Balasso racconta tutto questo con la sua comicità e con la sua lingua: quel suo veneto di terra di grande efficacia, cui si affiancano in questo caso altri accenti, quelli di una serie di attori veneti (Stefano Scandaletti, Andrea Pennacchi, Marta Dalla Via, Silvia Piovan, Francesca Botti) che ben si integrano in una dimensione teatrale che sembra evocare in qualche modo anche a quella dei cartoon, perché i tratti dei personaggi sono tutti marcati, deformati, uni-dimensionali.
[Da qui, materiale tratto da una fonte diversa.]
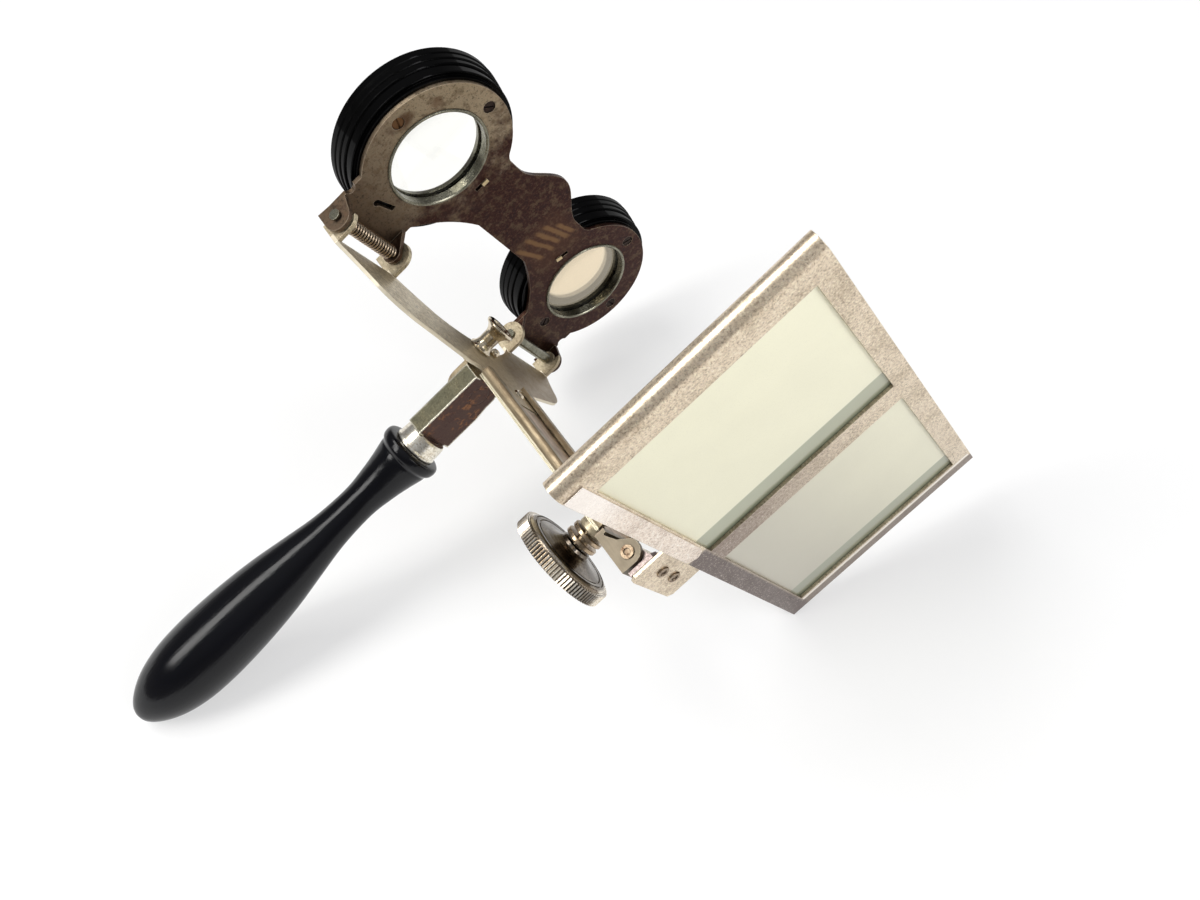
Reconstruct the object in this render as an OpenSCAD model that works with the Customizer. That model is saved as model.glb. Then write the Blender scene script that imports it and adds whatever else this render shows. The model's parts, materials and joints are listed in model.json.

Toni Sartana e i suoi compagni di avventura sono un po’ come i Simpson o i Griffin: tanto più veri quanto più lontani dalla verosomiglianza. Non a caso si muovono in una scena minimalista ma plasmabile, una sorta di sfondo che si presta a tutte le soluzioni. Si ride, ovviamente. La sensazione è anche che si riderà di più quando i meccanismi saranno più oliati e la sintonia col pubblico più immediata. E poi però c’è anche quel senso di un mondo irrimediabilmente devastato dalla sete di potere, denaro, piacere, grazie alla quale i Sartana della situazione, col loro nome da pistolero, sopravvivono sempre.